Today, the checkpoint has been transformed into an office park, housing the German subsidiary of eBay. Soldiers have disappeared in favor of landscaped grounds and a new address: Marketplace 1. Not everyone would choose an office with such an ominous past. Yet for eBay, arguably the most successful Internet company in the world, this location is compellingly apt.

Look at eBay's constant profusion of online auctions, and you will see more than just an ultramodern form of commerce that is fueled by the Internet -- a virtual World Trade Center. You will also see an intense tug-of-war between two utterly different views of human conduct. It all comes down to a few basic questions: Can we still trust people we don't know?

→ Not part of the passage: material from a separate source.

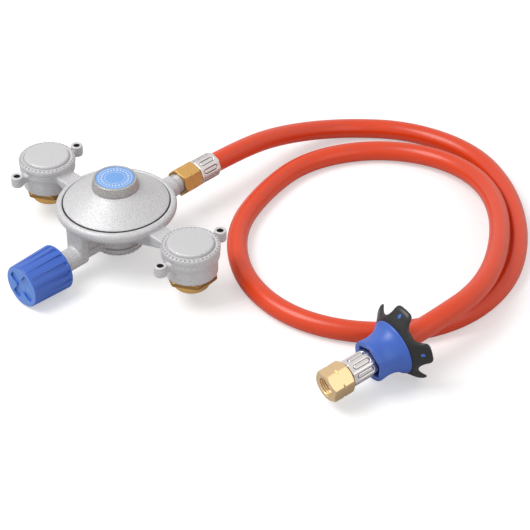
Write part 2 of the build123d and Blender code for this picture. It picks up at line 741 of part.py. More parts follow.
def ferrule_body(plane, turn=0.0):
    """A crimped ferrule from its lipped end along the plane's normal: facets with a
    pressed slot in each, a turned edge at both ends."""
    with BuildSketch(plane) as facets:
        RegularPolygon(ferrule_radius, ferrule_facets, major_radius=False, rotation=turn)
        fillet(facets.vertices(), ferrule_corner)
    extrude(facets.sketch, amount=ferrule_length)
    step = 360 / ferrule_facets
    for facet in range(ferrule_facets):
        angle = radians(turn + step * (facet + 0.5))
        outward = plane.x_dir * cos(angle) + plane.y_dir * sin(angle)
        seat = plane.origin + plane.z_dir * (ferrule_length / 2) + outward * (ferrule_radius - slot_depth)
        with BuildSketch(Plane(seat, x_dir=plane.z_dir, z_dir=outward)) as slot:
            SlotOverall(slot_length, slot_width)
        extrude(slot.sketch, amount=2 * slot_depth, mode=Mode.SUBTRACT)
    round_bar(plane.offset(ferrule_lip), half_hose + seat_gap, ferrule_length - ferrule_lip, Mode.SUBTRACT)
    round_bar(plane, tail_neck_radius + seat_gap, ferrule_lip, Mode.SUBTRACT)


outlet_plane = along_y(union_front, outlet_z)

with BuildPart() as outlet_nut:
    nut_body(outlet_plane, union_flats, union_length, thread_radius + seat_gap, union_turn)
save(outlet_nut, "outlet_nut")

with BuildPart() as outlet_tail:
    tail_body(outlet_plane.offset(spigot_reach + seat_gap - union_front))
save(outlet_tail, "outlet_tail")

with BuildPart() as outlet_ferrule:
    ferrule_body(along_y(outlet_ferrule_y, outlet_z))
save(outlet_ferrule, "outlet_ferrule")

# ---------------------------------------------------------------- hose
# The hose leaves the outlet, comes down to the floor, runs one and a half turns
# to the right and climbs over its own first turn into the far ferrule.
hose_start = (0, axis_y + outlet_ferrule_y + ferrule_lip + seat_gap, outlet_z)
floor_line = half_hose + seat_gap
hose_places = [
    (0, 112.9, outlet_z),
    (-1, 157.9, 17),
    (13, 202.9, 7.2),
    (48, 232.9, floor_line),
    (97, 241.9, floor_line),
    (142, 222.9, floor_line),
    (182, 185.9, floor_line),
    (207, 139.9, floor_line),
    (208, 88.9, floor_line),
    (180, 43.9, floor_line),
    (134, 20.9, floor_line),
    (85, 27.9, floor_line),
    (44, 60.9, floor_line),
    (26, 106.9, floor_line),
    (21, 152.9, floor_line),
    (43, 195.9, floor_line),
    (84, 218.9, 8.5),
    (130, 213.9, 12),
    (174, 176.9, 17),
    (210, 115.9, 22.5),
    (213, 56.5, 26.8),
    (202, -2, 18.5),
]
hose_route = [hose_start] + [(x, axis_y + y, z) for x, y, z in hose_places]


def corner_radii(route):
    """Each arc is as large as its two runs allow."""
    places = [Vector(*place) for place in route]
    radii = []
    for before, corner, after in zip(places, places[1:], places[2:]):
        run_in, run_out = corner - before, after - corner
        turn = radians(run_in.get_angle(run_out))
        radii.append(0.45 * min(run_in.length, run_out.length) / tan(turn / 2))
    return radii


hose_radii = corner_radii(hose_route)
print("hose radii", [round(radius) for radius in hose_radii])
with BuildPart() as hose:
    with BuildLine() as hose_line:
        FilletPolyline(*hose_route, radius=hose_radii)
    with BuildSketch(Plane(hose_line.line @ 0, z_dir=hose_line.line % 0)):
        Circle(half_hose)
        Circle(hose_bore / 2, mode=Mode.SUBTRACT)
    sweep(path=hose_line.line)
hose_section = pi * (half_hose ** 2 - (hose_bore / 2) ** 2)
hose_length = sum(edge.length for edge in hose_line.edges())
print("hose length", round(hose_length, 1),
      "volume / (section x length)", round(hose.part.volume / hose_section / hose_length, 4))
save(hose, "hose")

# ---------------------------------------------------------------- far end and hand wheel
hose_end = Vector(*hose_route[-1])
end_direction = (hose_end - Vector(*hose_route[-2])).normalized()
end_level = Vector(-end_direction.Y, end_direction.X, 0).normalized() * -1
end_seat = Plane(hose_end, x_dir=end_level, z_dir=end_direction * -1)
end_ferrule_plane = end_seat.offset(-(ferrule_lip + seat_gap))
end_nut_plane = end_ferrule_plane.offset(-(ferrule_step + end_nut_length))
end_tail_plane = end_nut_plane.offset(end_nut_length - nut_back_wall - tail_head_length - seat_gap)
wheel_plane = end_nut_plane.offset(end_nut_length + wheel_setback)

with BuildPart() as end_nut:
    nut_body(end_nut_plane, end_flats, end_nut_length, end_thread_bore, nut_turn)
save(end_nut, "end_nut")

with BuildPart() as end_tail:
    tail_body(end_tail_plane)
save(end_tail, "end_tail")

with BuildPart() as end_ferrule:
    ferrule_body(end_ferrule_plane)
save(end_ferrule, "end_ferrule")

with BuildPart() as wheel_sleeve:
    sleeve_half = Plane(wheel_plane.origin, x_dir=wheel_plane.x_dir, z_dir=-wheel_plane.y_dir)
    sleeve_line = Axis(wheel_plane.origin, wheel_plane.z_dir)
    flange_start = sleeve_length - flange_edge
    with BuildSketch(sleeve_half):
        with BuildLine():
            Polyline([(0, flange_start), (0, 0), (sleeve_mouth_radius - 0.6, 0), (sleeve_mouth_radius, 0.6)])
            Spline([(sleeve_mouth_radius, 0.6), (sleeve_waist_radius, sleeve_waist),
                    (sleeve_flange_radius, flange_start)],
                   tangents=[(-0.1, 1), (1, 0.9)])
            Line((sleeve_flange_radius, flange_start), (0, flange_start))
        make_face()
    revolve(axis=sleeve_line)
    round_bar(wheel_plane.offset(flange_start), sleeve_flange_radius, flange_edge)
    round_bar(wheel_plane.offset(sleeve_length), sleeve_hub_radius, star_hub_depth)
    hex_bar(wheel_plane, end_flats + 2 * slip, socket_depth, nut_turn, Mode.SUBTRACT)
    round_bar(wheel_plane, wheel_bore, sleeve_length + star_hub_depth, Mode.SUBTRACT)
save(wheel_sleeve, "wheel_sleeve")

# The arms lean back, so the star carries on the sleeve's flare.
star_reach = star_tip_radius + overcut
star_back = sleeve_length + star_lean * (star_reach - sleeve_flange_radius)
star_plane = wheel_plane.offset(sleeve_length)
star_depth = star_back + star_wall - sleeve_length

with BuildPart() as wheel_star:
    turn_profile([(sleeve_hub_radius + seat_gap, sleeve_length), (sleeve_flange_radius, sleeve_length),
                  (star_reach, star_back), (star_reach, star_back + star_wall),
                  (sleeve_flange_radius, sleeve_length + star_wall),
                  (star_hub_radius, sleeve_length + star_wall),
                  (star_hub_radius, sleeve_length + star_hub_depth),
                  (sleeve_hub_radius + seat_gap, sleeve_length + star_hub_depth)], sleeve_half, sleeve_line)
    with BuildSketch(star_plane) as star_outline:
        Circle(star_tip_radius)
        with PolarLocations(valley_centre, star_arms, start_angle=arm_turn + 180 / star_arms):
            Circle(valley_radius, mode=Mode.SUBTRACT)
        fillet(star_outline.vertices(), arm_round)
    extrude(amount=star_depth, mode=Mode.INTERSECT)
    with BuildSketch(star_plane):
        with PolarLocations(peg_circle, star_arms, start_angle=arm_turn):
            Circle(peg_radius + seat_gap)
    extrude(amount=star_depth, mode=Mode.SUBTRACT)
save(wheel_star, "wheel_star")

with BuildPart() as wheel_pegs:
    with BuildSketch(star_plane):
        with PolarLocations(peg_circle, star_arms, start_angle=arm_turn):
            Circle(peg_radius)
    extrude(amount=star_depth)
    turn_profile([(sleeve_flange_radius, sleeve_length - peg_head), (star_reach, star_back - peg_head),
                  (star_reach, star_back + star_wall), (sleeve_flange_radius, sleeve_length + star_wall)],
                 sleeve_half, sleeve_line, Mode.INTERSECT)
save(wheel_pegs, "wheel_pegs")

print("axis_y", round(axis_y, 3), "far nut", end_nut_plane.origin, end_direction, end_level)
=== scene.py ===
# %% [markdown]
# # A camping gas regulator and its hose
#
# Two gas cartridges screw up into the two pods, the housing between them lowers the
# gas pressure, and an orange hose takes the gas to a cooker. The solids of every part
# are already packed in true size. This lesson dresses them: it keeps nearly all the
# solids that are hidden, and builds the ones that show again with soft edges, threads
# and grain.

import math

import bmesh
import bpy
import numpy as np
from mathutils import Matrix, Vector


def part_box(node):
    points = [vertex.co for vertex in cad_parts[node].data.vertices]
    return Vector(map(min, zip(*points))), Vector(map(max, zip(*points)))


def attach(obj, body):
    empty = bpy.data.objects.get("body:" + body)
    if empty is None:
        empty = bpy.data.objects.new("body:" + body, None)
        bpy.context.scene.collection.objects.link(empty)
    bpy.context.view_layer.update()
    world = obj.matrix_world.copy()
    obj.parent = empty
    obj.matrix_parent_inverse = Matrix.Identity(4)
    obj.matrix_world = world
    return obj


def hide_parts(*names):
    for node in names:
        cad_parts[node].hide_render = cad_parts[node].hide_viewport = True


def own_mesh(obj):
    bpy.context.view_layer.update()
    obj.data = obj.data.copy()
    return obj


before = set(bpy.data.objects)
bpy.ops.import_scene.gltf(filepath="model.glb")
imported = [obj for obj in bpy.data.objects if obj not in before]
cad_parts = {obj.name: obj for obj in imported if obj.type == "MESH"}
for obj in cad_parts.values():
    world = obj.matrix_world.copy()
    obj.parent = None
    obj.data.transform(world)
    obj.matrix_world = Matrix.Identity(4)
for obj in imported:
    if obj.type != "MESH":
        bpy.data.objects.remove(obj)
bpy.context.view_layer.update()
MM = 0.001
print("solids in the frame:", len(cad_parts))

# %% [markdown]
# ## The camera
#
# A long lens from a little over a metre away gives the calm look of a catalogue. Its
# turn is built from the direction that it looks in, so there is no guessing of angles.

# %% Place the camera
eye = Vector((0.7139, -0.5949, 0.6920))
look = Vector((-0.5572, 0.5674, -0.6063)).normalized()
rightward = look.cross(Vector((0, 0, 1))).normalized()


def add_object(name, data):
    """A new object in the scene."""
    thing = bpy.data.objects.new(name, data)
    bpy.context.scene.collection.objects.link(thing)
    return thing


camera_lens = bpy.data.cameras.new("camera")
camera_lens.lens = 120.9
camera_lens.sensor_width = 36.0
camera = add_object("camera", camera_lens)
camera_turn = Matrix((rightward, rightward.cross(look), -look)).transposed().to_4x4()
camera.matrix_world = Matrix.Translation(eye) @ camera_turn
bpy.context.scene.camera = camera
print("camera is", round(eye.length, 2), "m from the regulator")

# %% [markdown]
# ## The line of the hose
#
# The hose is a stiff rubber tube. It leaves the outlet level, sinks to the floor, runs
# round once and a half and climbs over its own first turn to the far nut. A NURBS
# curve is the right tool for its line: it passes smoothly by its control points, so
# no bend shows a corner. Order 3 and the end-point switch are set after the points
# are in, because a curve without points forgets them.

# %% Draw the hose's line
hose_diameter = 13.3
off_floor = 0.05
lying = hose_diameter / 2 + off_floor
hose_route = [
    (0, 67.0, 27.1), (0, 110.35, 27.1), (-1, 155.35, 17), (13, 200.35, 7.2),
    (48, 230.35, lying), (97, 239.35, lying), (142, 220.35, lying), (182, 183.35, lying),
    (207, 137.35, lying), (208, 86.35, lying), (180, 41.35, lying), (134, 18.35, lying),
    (85, 25.35, lying), (44, 58.35, lying), (26, 104.35, lying), (21, 150.35, lying),
    (43, 193.35, lying), (84, 216.35, 8.5), (130, 211.35, 12), (174, 174.35, 17),
    (210, 113.35, 22.5), (213, 53.95, 26.8), (202, -4.55, 18.5),
]


def smooth_line(route):
    """Points along the NURBS curve of a route, in metres."""
    curve = bpy.data.curves.new("line", "CURVE")
    curve.dimensions = "3D"
    curve.resolution_u = 22
    spline = curve.splines.new("NURBS")
    spline.points.add(len(route) - 1)
    for point, place in zip(spline.points, route):
        point.co = (*(c * MM for c in place), 1)
    spline.order_u = 3
    spline.use_endpoint_u = True
    holder = add_object("line", curve)
    drawn = holder.evaluated_get(bpy.context.evaluated_depsgraph_get())
    mesh = bpy.data.meshes.new_from_object(drawn)
    line = [v.co.copy() for v in mesh.vertices]
    bpy.data.objects.remove(holder)
    bpy.data.meshes.remove(mesh)
    return line


hose_line = smooth_line(hose_route)

# %% [markdown]
# ## From rings to a skin
#
# Nearly every piece here was turned, cast or moulded round one axis, so one tool makes
# them all: a stack of rings, joined ring to ring into a skin of four-sided faces. A
# ring may be a circle, a hexagon or a star, which a lathe tool alone can't do.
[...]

Will our lives be better if we open our mailboxes -- even our hearts -- to people far away? Or is trust a dangerously naive way to live and do business, yet another casualty of September 11?

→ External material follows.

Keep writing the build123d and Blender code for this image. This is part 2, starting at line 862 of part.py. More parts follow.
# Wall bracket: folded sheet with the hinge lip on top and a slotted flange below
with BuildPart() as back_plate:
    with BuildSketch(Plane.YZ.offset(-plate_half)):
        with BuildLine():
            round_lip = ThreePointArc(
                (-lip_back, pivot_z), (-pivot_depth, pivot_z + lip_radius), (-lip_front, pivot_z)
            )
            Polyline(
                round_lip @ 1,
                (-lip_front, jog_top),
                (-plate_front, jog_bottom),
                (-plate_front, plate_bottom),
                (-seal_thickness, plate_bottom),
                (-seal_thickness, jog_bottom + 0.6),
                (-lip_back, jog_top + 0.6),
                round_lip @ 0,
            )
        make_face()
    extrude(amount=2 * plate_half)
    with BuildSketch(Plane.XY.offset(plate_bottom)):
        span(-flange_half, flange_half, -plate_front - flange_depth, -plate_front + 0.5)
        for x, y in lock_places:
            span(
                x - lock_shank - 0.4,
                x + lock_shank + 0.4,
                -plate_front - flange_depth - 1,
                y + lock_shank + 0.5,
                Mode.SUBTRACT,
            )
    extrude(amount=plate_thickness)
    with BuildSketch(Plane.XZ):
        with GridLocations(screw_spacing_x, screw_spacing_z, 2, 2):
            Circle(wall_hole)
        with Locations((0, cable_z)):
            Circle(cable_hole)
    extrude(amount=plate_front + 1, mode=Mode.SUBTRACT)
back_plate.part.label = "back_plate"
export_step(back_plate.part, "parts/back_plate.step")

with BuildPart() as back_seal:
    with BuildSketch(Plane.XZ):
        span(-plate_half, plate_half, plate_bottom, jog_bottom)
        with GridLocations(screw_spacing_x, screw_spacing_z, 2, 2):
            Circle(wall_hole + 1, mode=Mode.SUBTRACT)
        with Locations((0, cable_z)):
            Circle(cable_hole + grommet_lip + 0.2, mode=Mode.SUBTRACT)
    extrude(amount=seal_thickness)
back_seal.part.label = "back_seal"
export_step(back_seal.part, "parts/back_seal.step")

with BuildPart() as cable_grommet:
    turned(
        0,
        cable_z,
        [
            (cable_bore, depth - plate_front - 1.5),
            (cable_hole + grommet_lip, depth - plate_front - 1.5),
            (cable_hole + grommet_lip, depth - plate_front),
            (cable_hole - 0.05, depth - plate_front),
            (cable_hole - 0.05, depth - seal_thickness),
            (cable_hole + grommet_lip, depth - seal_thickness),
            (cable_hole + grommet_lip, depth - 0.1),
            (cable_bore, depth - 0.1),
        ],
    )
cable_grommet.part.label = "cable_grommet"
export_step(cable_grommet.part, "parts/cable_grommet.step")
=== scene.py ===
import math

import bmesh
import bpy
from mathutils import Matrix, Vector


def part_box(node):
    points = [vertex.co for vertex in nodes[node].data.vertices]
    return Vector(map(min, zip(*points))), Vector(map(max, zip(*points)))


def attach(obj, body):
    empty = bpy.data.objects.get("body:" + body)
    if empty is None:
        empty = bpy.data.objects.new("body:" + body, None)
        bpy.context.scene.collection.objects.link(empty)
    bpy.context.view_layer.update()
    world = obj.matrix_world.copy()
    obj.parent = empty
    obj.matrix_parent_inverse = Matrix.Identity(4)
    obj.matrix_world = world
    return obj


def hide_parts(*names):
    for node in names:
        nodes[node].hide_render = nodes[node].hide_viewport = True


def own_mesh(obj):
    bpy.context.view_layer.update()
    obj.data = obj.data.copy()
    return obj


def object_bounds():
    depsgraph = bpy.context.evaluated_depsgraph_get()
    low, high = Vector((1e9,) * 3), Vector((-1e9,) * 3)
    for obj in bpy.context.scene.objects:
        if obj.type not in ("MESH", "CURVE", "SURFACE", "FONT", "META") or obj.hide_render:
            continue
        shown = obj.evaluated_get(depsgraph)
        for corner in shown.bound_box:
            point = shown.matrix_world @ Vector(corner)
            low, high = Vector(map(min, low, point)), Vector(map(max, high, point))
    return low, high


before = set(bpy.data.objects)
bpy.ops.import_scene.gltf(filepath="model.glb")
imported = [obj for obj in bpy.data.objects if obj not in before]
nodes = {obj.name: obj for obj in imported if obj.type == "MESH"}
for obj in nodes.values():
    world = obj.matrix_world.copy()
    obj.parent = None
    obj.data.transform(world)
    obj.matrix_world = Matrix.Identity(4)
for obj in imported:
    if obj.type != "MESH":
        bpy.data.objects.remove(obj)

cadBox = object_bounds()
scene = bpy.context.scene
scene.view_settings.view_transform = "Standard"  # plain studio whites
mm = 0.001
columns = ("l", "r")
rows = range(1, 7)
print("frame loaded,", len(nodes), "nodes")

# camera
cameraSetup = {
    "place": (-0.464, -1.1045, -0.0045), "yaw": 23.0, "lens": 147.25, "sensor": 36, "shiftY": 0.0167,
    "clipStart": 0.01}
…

Whether by accident or by design, eBay has become a remarkable testing ground for this debate. Some 34 million people now participate in eBay, which consists of buyers and sellers from all over the world. Hardly any of them know one another. Nonetheless, they ring up commerce at a staggering rate of nearly $10 billion a year, taking it on faith that someone really will send the money or ship the goods on time.

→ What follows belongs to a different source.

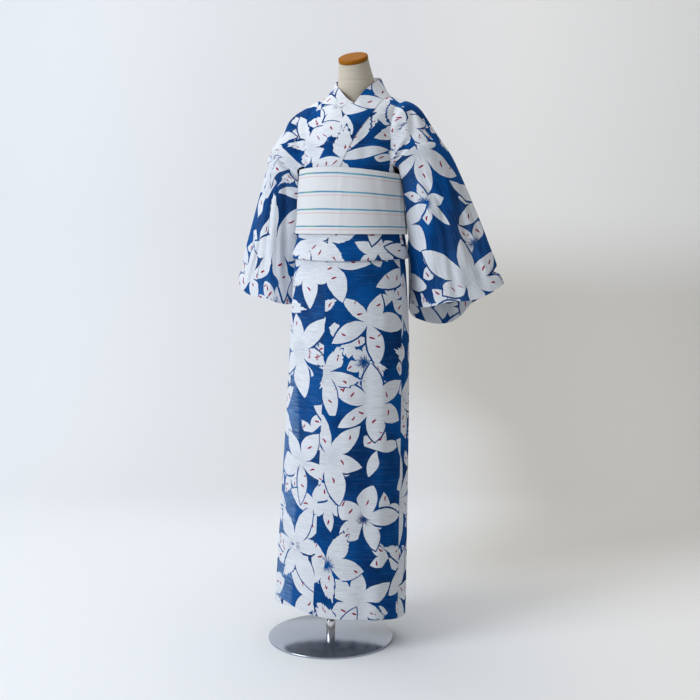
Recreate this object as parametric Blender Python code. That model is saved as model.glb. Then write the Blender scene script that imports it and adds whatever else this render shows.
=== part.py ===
"""Cotton yukata robe worn on a limbless dress form stand.

Metres, +Z up. The front faces -Y and +X is the wearer's left. The middle of the base plate's underside is the
origin. An "own" angle or width is counted from the front middle toward a panel's own side of the body.
"""

import math

import bpy
import numpy as np

for old in list(bpy.data.objects):
    bpy.data.objects.remove(old, do_unlink=True)

# Sizes of the cloth
clothWall = 0.0016
collarWall = 0.0020
obiWall = 0.0020
layerPitch = 0.0026
seamGap = 0.0003

# Heights
hemHeight = 0.090
hemCornerLift = 0.026
underHemLift = 0.012
cordHeight = 1.059
tuckHeight = 0.9750
obiBottom = 1.0300
obiTop = 1.1940
yokeHeight = 1.2010

# Own angles of the seams, in degrees
okumiSeam = -8.0
okumiEdge = -68.0
sideSeam = 78.0
frontArmAngle = 64.0

# The collar band
collarWidth = 0.060
collarSlope = 0.3816
collarEnd = 1.061
collarCentre = 0.003


def table(names, rows):
    return dict(zip(names.split(), np.array(rows, float).T))


# The hollow that the innermost layer of cloth follows
rings = table(
    "height centreX centreY halfWidth halfDepth",
    [
        (0.080, 0.022, 0.008, 0.1680, 0.1210),
        (0.307, 0.027, 0.020, 0.1625, 0.1190),
        (0.565, 0.033, 0.033, 0.1560, 0.1170),
        (0.771, 0.038, 0.042, 0.1505, 0.1155),
        (0.885, 0.040, 0.046, 0.1450, 0.1120),
        (0.975, 0.041, 0.049, 0.1310, 0.1020),
        (1.035, 0.042, 0.051, 0.1195, 0.0915),
        (1.125, 0.043, 0.053, 0.1175, 0.0900),
        (1.201, 0.044, 0.054, 0.1180, 0.0905),
    ],
)

# The limbless torso under it
torso = table(
    "height centreX centreY halfWidth halfDepth tilt",
    [
        (0.680, 0.0375, 0.038, 0.0980, 0.0720, 0),
        (0.687, 0.0375, 0.038, 0.1140, 0.0860, 0),
        (0.705, 0.0380, 0.039, 0.1260, 0.0970, 0),
        (0.775, 0.0390, 0.042, 0.1360, 0.1040, 0),
        (0.845, 0.0395, 0.044, 0.1370, 0.1050, 0),
        (0.915, 0.0405, 0.047, 0.1290, 0.0990, 0),
        (0.975, 0.0410, 0.049, 0.1190, 0.0910, 0),
        (1.035, 0.0420, 0.051, 0.1100, 0.0825, 0),
        (1.115, 0.0430, 0.053, 0.1090, 0.0820, 0),
        (1.195, 0.0440, 0.055, 0.1100, 0.0835, 0),
        (1.245, 0.0440, 0.057, 0.1200, 0.0830, 0),
        (1.283, 0.0440, 0.061, 0.1320, 0.0740, 0),
        (1.309, 0.0440, 0.066, 0.1370, 0.0600, 0),
        (1.325, 0.0440, 0.072, 0.1270, 0.0500, 0),
        (1.338, 0.0440, 0.078, 0.1020, 0.0470, 0),
        (1.350, 0.0440, 0.082, 0.0740, 0.0460, 0),
        (1.367, 0.0440, 0.084, 0.0540, 0.0460, 2),
        (1.387, 0.0440, 0.079, 0.0480, 0.0450, 6),
        (1.413, 0.0440, 0.070, 0.0440, 0.0430, 14),
        (1.437, 0.0440, 0.060, 0.0395, 0.0390, 22),
        (1.456, 0.0440, 0.052, 0.0365, 0.0365, 29),
    ],
)

# The line on which the cloth folds over the shoulder, by own width
ridge = table(
    "width height",
    [
        (0.000, 1.347),
        (0.066, 1.356),
        (0.100, 1.350),
        (0.135, 1.334),
        (0.158, 1.315),
        (0.180, 1.287),
        (0.219, 1.221),
    ],
)

# One shoulder sits a little higher than the other
shoulderLift = {1: 0.007, -1: -0.003}

# Soft ripples that run down the skirt: how many round the body, depth at the hem, and turn in degrees
skirtRipples = [(3, 0.0016, 40), (5, 0.0011, 155), (8, 0.0006, 20)]


def along(columns, key, name, at):
    """Value of a named column at each place along the key column, on a smooth curve through the rows."""
    x, y = columns[key], columns[name]
    at = np.clip(np.asarray(at, float), x[0], x[-1])
    slope = np.gradient(y, x)
    i = np.clip(np.searchsorted(x, at) - 1, 0, len(x) - 2)
    step = x[i + 1] - x[i]
    t = (at - x[i]) / step
    start = (1 + 2 * t) * (1 - t) ** 2 * y[i] + t * (1 - t) ** 2 * step * slope[i]
    return start + t * t * (3 - 2 * t) * y[i + 1] + t * t * (t - 1) * step * slope[i + 1]


def smooth(t):
    t = np.clip(t, 0, 1)
    return t * t * (3 - 2 * t)


def mix(a, b, t):
    return a + (b - a) * t


def unit(v):
    return v / np.linalg.norm(v, axis=-1, keepdims=True)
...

In the overwhelming majority of cases, that trust is richly repaid. Trading partners who find each other online go on to enjoy a smooth exchange, some kind words, and maybe even a new friendship. The exceptions to eBay's culture of trust are rare but horribly disquieting. Over the years, people have accessed eBay not just to deal in Monet prints and teddy bears, but also to offer Nazi pamphlets, gruesome pornography, and mementos of convicted killers. The same technology that empowers millions of people's healthy passions also provides opportunities for much darker impulses. And the Internet makes it possible for any operator -- good or bad -- to affect more people's lives faster than ever before.

Even in calm times, the trade-offs are perplexing. Trust too much, and you are easy prey. Trust nobody, and you live a morose, empty life. Until September 11, most people thought that they could strike the right balance. But when a handful of airplane passengers turned out to be murderous hijackers, everyone's inner gyroscope was sent reeling. Suddenly, it was clear: We had entered a world in which some very powerful people abhor the rise of American-style capitalism -- and oppose modernity itself. Whom can we trust now?

The Kindness of Strangers

In this altered world, some of the gutsiest and most unexpected reassessments are taking place at eBay. Now that terrorism looms larger than ever, it would be easy to let suspicion take command of our lives. But at eBay's offices and in its vast user community, people have made exactly the opposite decision. After an agonizing first few days in September, they redoubled their bet on trust

"At first, everyone at eBay was just plain stunned," says Meg Whitman, the company's president and CEO. "These attacks strike at the core of a lot of things that people believe in."